Ketiga, secara historis, pengundangan (legislasi) hukum syariah di Indonesia
telah banyak terjadi, seperti UU No 7/1989 tentang Peradilan Agama yang
selanjutnya diamendemen UU No 3 Tahun 2006. Demikian pula UU tentang
pengelolaan zakat, UU Perwakafan, dan UU Haji. Undang-Undang yang mengatur
hukum untuk umat Islam saja dapat diterima DPR, apalagi UU ekonomi yang
bertujuan untuk kebaikan, kemajuan, dan *kemaslahatan* bangsa dan negara
secara universal, jelas semakin penting untuk diterima dan diwujudkan.

Keempat, dengan diundangkannya RUU Sukuk (SBSN) maka aliran dana investasi
ke Indonesia akan meningkat, baik dari luar negeri (utamanya Timur Tengah)
maupun dalam negeri. Menolak RUU tersebut berarti menolak investasi masuk ke
Indonesia dan berarti menolak kemajuan ekonomi bangsa.

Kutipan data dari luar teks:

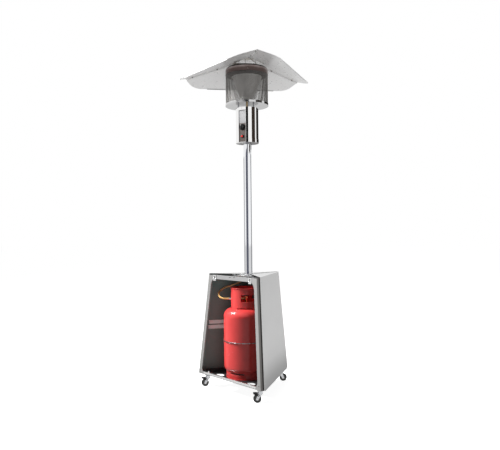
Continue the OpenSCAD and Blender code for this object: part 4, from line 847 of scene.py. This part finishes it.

Harus disadari bahwa tujuan ekonomi syariah adalah untuk
*kemaslahatan*seluruh bangsa, bukan kelompok tertentu. Pihak yang
menolak, seperti PDS,
harus berbesar hati dan bergembira dengan kehadiran kedua UU tersebut. Bukan
malah takut dan membabi buta menolak dengan alasan sentimentil (*hamiyyah*)
atau kebencian kepada agama tertentu.